* _Problem description_
Every line of the material below should be repeated exactly.

* _Source excerpt_
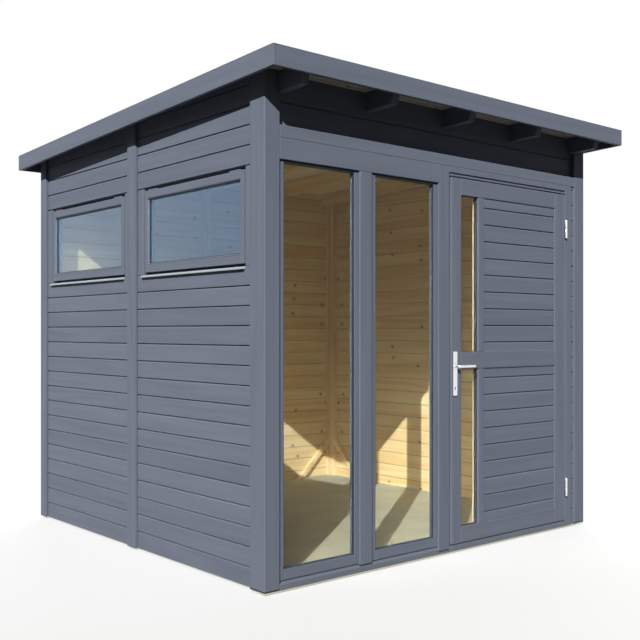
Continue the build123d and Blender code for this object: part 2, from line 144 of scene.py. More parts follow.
# %% Hang the lamps
def sun(name, travel, strength, spread, colour=(1, 1, 1)):
    """A distant lamp whose light travels along a direction."""
    lamp = bpy.data.lights.new(name, "SUN")
    lamp.energy = strength
    lamp.angle = radians(spread)
    lamp.color = colour
    holder = put_in_scene(name, lamp)
    holder.rotation_euler = Vector(travel).to_track_quat("-Z", "Y").to_euler()


sun("key", (1.257, 1.0, -0.93), 4.2, 0.35, (1.0, 0.985, 0.96))
sun("fill", (-0.8, -0.8, -0.5), 1.6, 50.0)
print("lamps", len(bpy.data.lights))

# %% [markdown]
# ## The floor
# The floor belongs to the studio, not to the building.  It is pale, and a little glow that only the eye
# sees lifts it to white, while the building's shadow stays on it.

# %% Lay the studio floor
FLOOR_GLOW = 0.44
TONE_TO_EYE, TONE_TO_LIGHT = 0.65, 0.06


def new_material(name):
    """A material with no nodes in it yet, and its node tree."""
    made = bpy.data.materials.new(name)
    made.use_nodes = True
    made.node_tree.nodes.clear()
    return made, made.node_tree


ground, tree = new_material("studio_floor")
seen = seen_directly(tree)
tone = math(tree, "MULTIPLY_ADD", seen, TONE_TO_EYE - TONE_TO_LIGHT, TONE_TO_LIGHT)
matt = add(tree, "BsdfDiffuse", {"Color": tone})
glow = math(tree, "MULTIPLY", seen, FLOOR_GLOW)
light = add(tree, "Emission", {"Color": (1, 1, 1, 1), "Strength": glow})
both = add(tree, "AddShader", {0: matt.outputs[0], 1: light.outputs[0]})
add(tree, "OutputMaterial", {"Surface": both.outputs[0]})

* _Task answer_
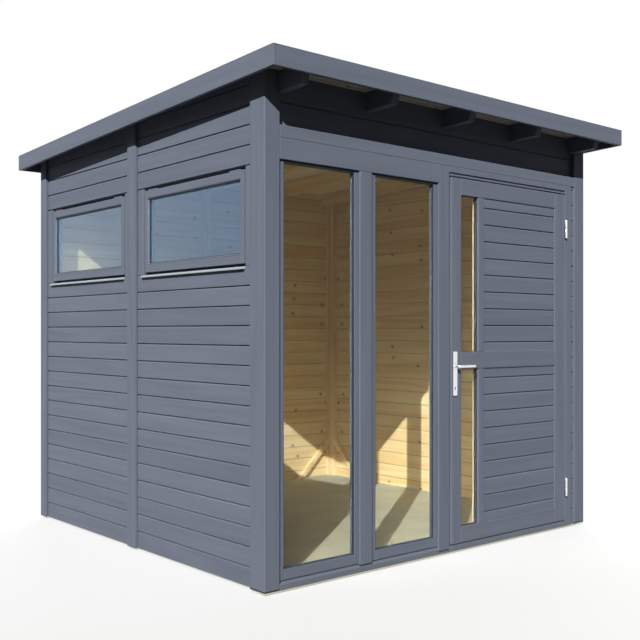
Continue the build123d and Blender code for this object: part 2, from line 144 of scene.py. More parts follow.
# %% Hang the lamps
def sun(name, travel, strength, spread, colour=(1, 1, 1)):
    """A distant lamp whose light travels along a direction."""
    lamp = bpy.data.lights.new(name, "SUN")
    lamp.energy = strength
    lamp.angle = radians(spread)
    lamp.color = colour
    holder = put_in_scene(name, lamp)
    holder.rotation_euler = Vector(travel).to_track_quat("-Z", "Y").to_euler()


sun("key", (1.257, 1.0, -0.93), 4.2, 0.35, (1.0, 0.985, 0.96))
sun("fill", (-0.8, -0.8, -0.5), 1.6, 50.0)
print("lamps", len(bpy.data.lights))

# %% [markdown]
# ## The floor
# The floor belongs to the studio, not to the building.  It is pale, and a little glow that only the eye
# sees lifts it to white, while the building's shadow stays on it.

# %% Lay the studio floor
FLOOR_GLOW = 0.44
TONE_TO_EYE, TONE_TO_LIGHT = 0.65, 0.06


def new_material(name):
    """A material with no nodes in it yet, and its node tree."""
    made = bpy.data.materials.new(name)
    made.use_nodes = True
    made.node_tree.nodes.clear()
    return made, made.node_tree


ground, tree = new_material("studio_floor")
seen = seen_directly(tree)
tone = math(tree, "MULTIPLY_ADD", seen, TONE_TO_EYE - TONE_TO_LIGHT, TONE_TO_LIGHT)
matt = add(tree, "BsdfDiffuse", {"Color": tone})
glow = math(tree, "MULTIPLY", seen, FLOOR_GLOW)
light = add(tree, "Emission", {"Color": (1, 1, 1, 1), "Strength": glow})
both = add(tree, "AddShader", {0: matt.outputs[0], 1: light.outputs[0]})
add(tree, "OutputMaterial", {"Surface": both.outputs[0]})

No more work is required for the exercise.